GIVEN ENTRIES »
┄┄┄┄┄┄

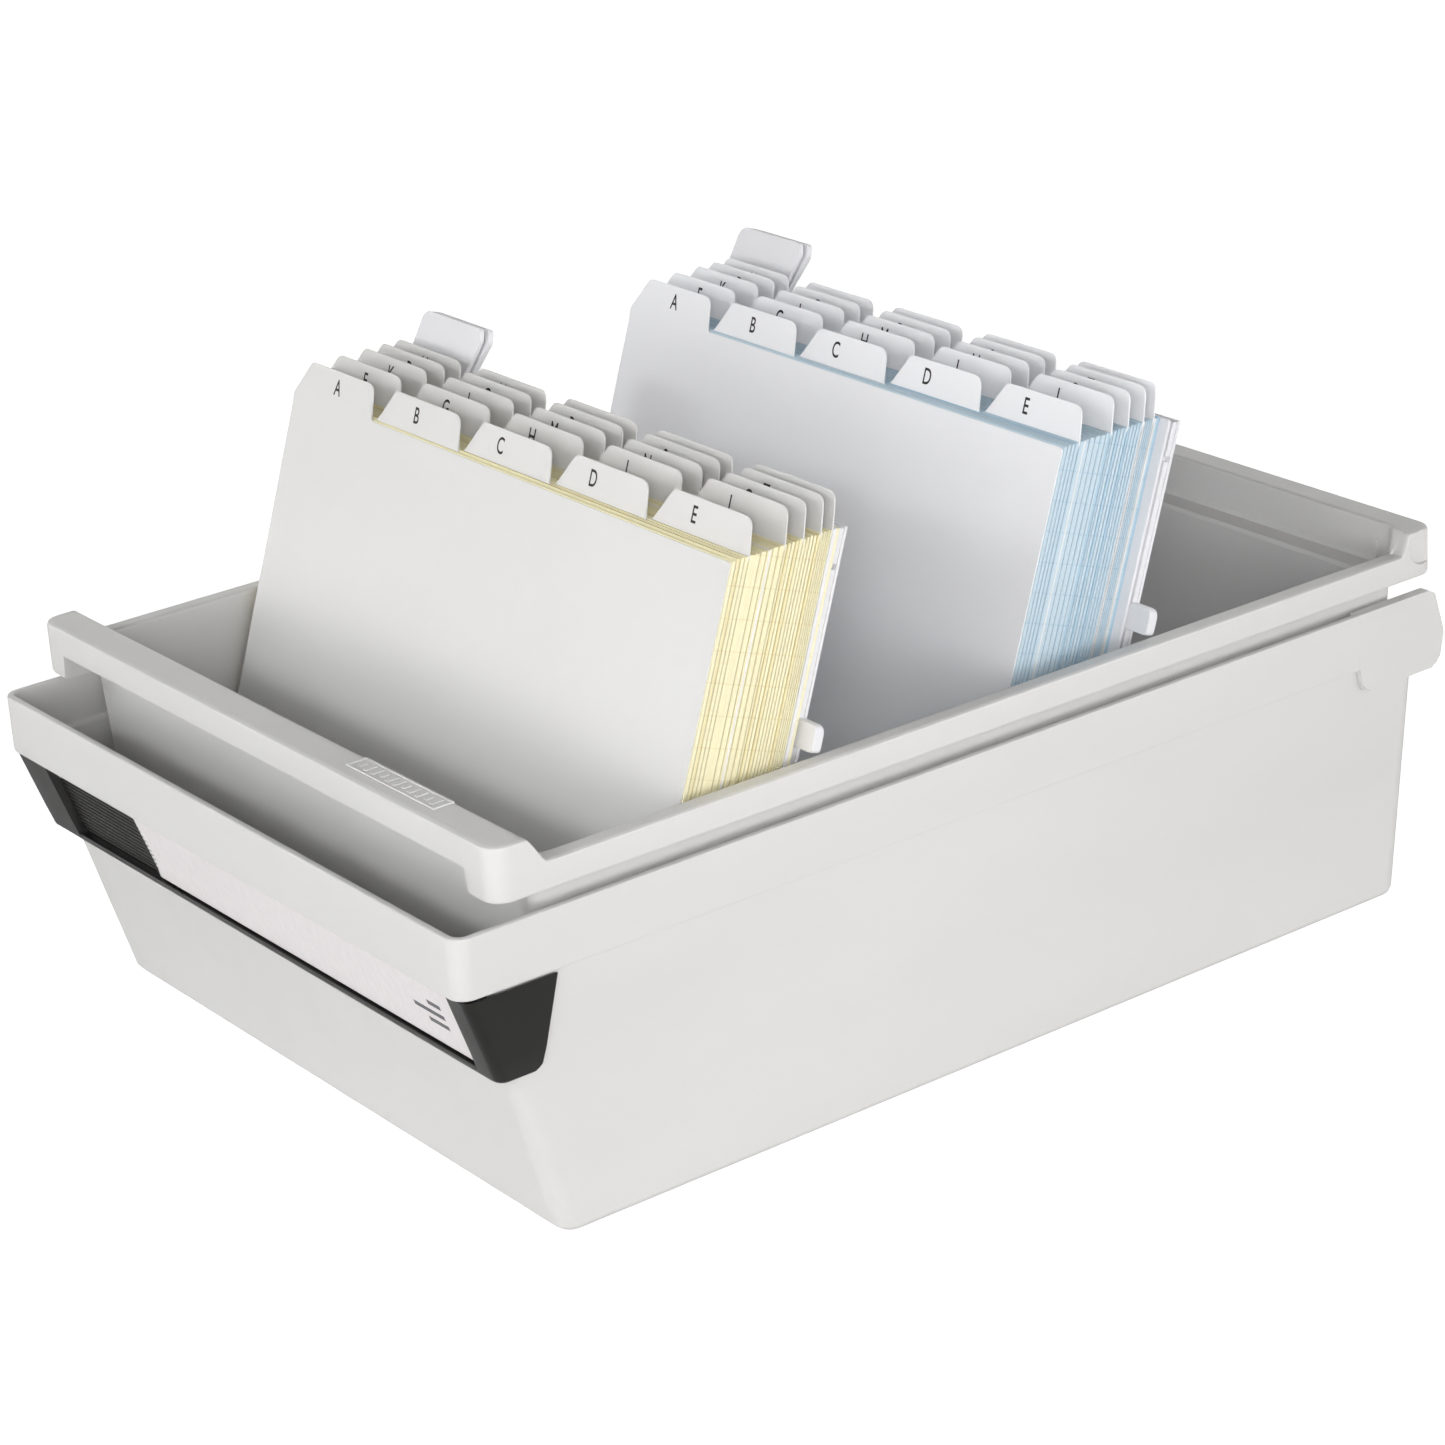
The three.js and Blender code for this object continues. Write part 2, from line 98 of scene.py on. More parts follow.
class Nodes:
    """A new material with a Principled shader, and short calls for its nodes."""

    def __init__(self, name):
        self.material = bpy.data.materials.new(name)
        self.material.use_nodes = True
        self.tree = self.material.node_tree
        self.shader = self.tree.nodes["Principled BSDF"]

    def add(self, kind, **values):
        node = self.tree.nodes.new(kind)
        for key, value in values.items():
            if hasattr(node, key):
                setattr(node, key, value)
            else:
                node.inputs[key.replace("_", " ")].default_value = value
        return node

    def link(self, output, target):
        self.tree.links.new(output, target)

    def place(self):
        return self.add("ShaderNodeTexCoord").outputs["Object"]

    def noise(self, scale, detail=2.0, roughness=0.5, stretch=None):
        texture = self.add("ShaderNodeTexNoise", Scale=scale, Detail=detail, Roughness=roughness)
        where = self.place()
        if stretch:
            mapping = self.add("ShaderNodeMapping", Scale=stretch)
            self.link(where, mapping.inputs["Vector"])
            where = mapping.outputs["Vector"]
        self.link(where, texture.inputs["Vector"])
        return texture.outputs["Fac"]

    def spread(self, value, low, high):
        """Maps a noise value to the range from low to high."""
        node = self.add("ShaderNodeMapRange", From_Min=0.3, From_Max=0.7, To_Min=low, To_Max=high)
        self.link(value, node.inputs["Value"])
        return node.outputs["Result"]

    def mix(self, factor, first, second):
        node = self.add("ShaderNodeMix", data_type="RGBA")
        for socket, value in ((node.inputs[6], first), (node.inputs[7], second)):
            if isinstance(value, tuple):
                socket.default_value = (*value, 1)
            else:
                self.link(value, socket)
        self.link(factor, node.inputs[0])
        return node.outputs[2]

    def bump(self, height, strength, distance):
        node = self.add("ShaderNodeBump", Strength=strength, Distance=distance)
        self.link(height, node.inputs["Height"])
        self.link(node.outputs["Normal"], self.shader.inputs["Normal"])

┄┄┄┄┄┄

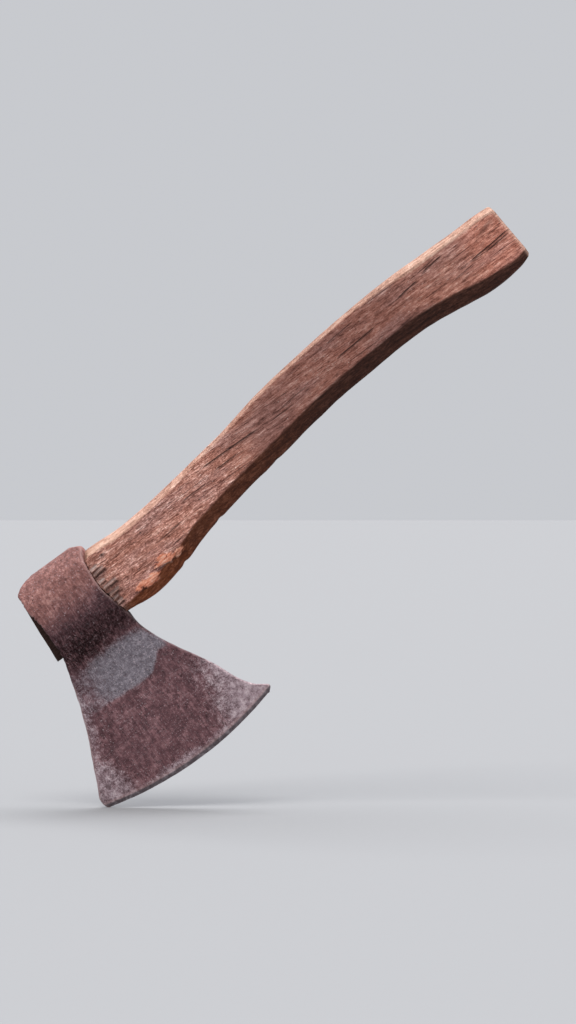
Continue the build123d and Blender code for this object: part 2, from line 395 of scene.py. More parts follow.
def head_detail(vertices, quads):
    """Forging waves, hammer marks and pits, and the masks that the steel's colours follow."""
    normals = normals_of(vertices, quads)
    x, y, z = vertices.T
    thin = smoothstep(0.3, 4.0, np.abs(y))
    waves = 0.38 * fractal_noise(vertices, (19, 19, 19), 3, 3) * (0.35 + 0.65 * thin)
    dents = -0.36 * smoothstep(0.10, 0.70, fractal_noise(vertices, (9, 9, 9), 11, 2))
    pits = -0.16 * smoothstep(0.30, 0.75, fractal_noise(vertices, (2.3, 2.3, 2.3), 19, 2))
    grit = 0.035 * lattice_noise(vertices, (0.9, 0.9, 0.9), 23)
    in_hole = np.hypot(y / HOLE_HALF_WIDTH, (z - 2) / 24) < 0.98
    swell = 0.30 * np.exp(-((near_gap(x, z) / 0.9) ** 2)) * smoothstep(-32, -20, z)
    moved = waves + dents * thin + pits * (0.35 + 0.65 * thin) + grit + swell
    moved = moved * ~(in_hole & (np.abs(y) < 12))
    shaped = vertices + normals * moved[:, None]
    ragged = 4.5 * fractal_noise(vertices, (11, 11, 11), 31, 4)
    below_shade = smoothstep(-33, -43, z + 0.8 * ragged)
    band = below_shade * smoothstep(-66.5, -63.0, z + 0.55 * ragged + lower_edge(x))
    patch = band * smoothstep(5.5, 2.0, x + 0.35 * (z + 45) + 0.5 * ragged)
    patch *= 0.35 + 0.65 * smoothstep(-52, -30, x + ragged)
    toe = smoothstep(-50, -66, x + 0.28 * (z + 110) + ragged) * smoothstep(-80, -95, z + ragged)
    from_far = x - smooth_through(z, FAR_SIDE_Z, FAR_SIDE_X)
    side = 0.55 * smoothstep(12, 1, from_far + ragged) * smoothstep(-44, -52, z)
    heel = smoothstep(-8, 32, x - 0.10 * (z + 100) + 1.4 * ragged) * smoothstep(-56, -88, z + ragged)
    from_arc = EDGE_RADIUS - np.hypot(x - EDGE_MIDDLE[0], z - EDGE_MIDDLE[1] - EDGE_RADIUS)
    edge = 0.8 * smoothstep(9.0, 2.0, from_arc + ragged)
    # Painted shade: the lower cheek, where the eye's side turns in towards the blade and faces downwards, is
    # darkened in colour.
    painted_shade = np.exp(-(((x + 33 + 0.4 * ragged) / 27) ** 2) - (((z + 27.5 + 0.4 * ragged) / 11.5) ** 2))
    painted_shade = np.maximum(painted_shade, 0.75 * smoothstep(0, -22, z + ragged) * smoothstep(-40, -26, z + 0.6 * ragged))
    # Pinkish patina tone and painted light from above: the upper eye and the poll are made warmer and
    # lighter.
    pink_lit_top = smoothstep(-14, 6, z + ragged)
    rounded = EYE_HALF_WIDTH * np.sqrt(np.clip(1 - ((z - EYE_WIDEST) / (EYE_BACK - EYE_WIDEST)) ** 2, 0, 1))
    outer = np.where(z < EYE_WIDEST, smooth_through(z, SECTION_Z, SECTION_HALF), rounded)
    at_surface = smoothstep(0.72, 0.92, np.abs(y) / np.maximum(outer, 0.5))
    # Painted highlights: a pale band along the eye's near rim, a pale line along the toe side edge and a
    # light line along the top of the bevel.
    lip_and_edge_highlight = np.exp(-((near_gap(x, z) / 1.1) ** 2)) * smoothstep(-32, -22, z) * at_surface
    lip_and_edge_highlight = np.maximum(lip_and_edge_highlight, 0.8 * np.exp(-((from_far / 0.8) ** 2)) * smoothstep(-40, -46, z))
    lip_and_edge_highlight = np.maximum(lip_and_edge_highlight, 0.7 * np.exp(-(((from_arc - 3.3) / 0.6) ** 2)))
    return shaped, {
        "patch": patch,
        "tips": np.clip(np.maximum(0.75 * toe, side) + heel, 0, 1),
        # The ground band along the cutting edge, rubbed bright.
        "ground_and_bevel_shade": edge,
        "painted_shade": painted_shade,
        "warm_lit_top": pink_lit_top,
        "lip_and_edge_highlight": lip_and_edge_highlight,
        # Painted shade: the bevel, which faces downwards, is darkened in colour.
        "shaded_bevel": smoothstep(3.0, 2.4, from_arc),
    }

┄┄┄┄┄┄

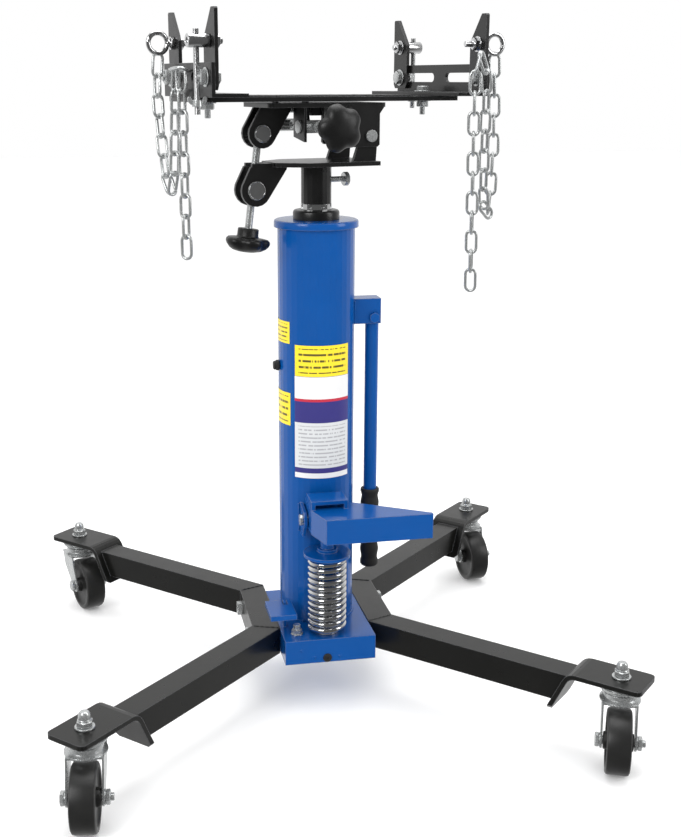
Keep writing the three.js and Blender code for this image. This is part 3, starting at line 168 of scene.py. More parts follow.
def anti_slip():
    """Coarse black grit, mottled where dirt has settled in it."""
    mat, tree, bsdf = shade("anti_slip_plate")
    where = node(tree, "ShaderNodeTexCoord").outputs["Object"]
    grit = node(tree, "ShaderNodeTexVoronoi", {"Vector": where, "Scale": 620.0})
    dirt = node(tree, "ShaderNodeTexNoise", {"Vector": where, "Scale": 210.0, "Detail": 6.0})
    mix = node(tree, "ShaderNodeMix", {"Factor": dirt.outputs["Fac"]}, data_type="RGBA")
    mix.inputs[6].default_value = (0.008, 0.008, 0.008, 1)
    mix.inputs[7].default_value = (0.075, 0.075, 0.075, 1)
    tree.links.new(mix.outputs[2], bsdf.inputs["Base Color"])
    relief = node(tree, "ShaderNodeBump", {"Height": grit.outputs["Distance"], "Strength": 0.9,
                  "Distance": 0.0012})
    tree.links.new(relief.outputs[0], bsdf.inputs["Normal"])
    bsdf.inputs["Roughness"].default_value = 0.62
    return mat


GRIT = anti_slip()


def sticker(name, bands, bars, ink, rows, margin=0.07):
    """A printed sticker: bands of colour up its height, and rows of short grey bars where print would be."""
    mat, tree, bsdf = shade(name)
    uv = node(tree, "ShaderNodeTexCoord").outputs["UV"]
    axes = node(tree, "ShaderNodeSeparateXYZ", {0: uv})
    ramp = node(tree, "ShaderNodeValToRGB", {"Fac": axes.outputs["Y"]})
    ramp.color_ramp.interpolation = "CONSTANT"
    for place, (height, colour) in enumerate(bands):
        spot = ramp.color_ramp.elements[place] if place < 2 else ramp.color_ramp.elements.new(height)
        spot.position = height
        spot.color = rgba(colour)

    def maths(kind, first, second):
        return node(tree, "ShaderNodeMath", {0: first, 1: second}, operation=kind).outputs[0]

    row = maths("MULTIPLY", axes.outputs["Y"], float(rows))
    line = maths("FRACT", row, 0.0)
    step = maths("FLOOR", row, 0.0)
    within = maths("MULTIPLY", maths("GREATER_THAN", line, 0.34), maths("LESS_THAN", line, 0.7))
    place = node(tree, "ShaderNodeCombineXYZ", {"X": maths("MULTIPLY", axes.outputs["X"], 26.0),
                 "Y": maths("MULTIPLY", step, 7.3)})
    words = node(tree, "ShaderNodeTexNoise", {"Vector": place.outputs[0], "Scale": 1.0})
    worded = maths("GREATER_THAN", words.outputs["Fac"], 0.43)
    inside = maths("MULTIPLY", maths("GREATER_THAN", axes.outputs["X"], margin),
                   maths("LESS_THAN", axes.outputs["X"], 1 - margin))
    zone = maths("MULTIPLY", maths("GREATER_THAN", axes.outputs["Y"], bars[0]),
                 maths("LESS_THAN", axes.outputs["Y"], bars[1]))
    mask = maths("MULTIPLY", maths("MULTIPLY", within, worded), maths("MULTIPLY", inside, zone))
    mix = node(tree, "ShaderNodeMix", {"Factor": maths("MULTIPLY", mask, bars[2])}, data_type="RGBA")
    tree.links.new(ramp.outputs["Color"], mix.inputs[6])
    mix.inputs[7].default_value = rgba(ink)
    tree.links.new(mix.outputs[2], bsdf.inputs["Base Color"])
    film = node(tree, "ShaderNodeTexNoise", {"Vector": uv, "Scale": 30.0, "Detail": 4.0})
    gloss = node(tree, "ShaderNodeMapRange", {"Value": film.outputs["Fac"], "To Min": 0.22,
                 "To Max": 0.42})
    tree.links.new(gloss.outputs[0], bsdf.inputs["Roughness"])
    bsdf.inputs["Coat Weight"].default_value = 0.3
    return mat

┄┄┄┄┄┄

EXERCISE GOAL »
Repeat the span of lines that opens with the line holding "The three.js and Blender code for this object" and closes with the line holding "new material with", exactly as it stands.

ANSWER TO THIS TASK »
The three.js and Blender code for this object continues. Write part 2, from line 98 of scene.py on. More parts follow.
class Nodes:
    """A new material with a Principled shader, and short calls for its nodes."""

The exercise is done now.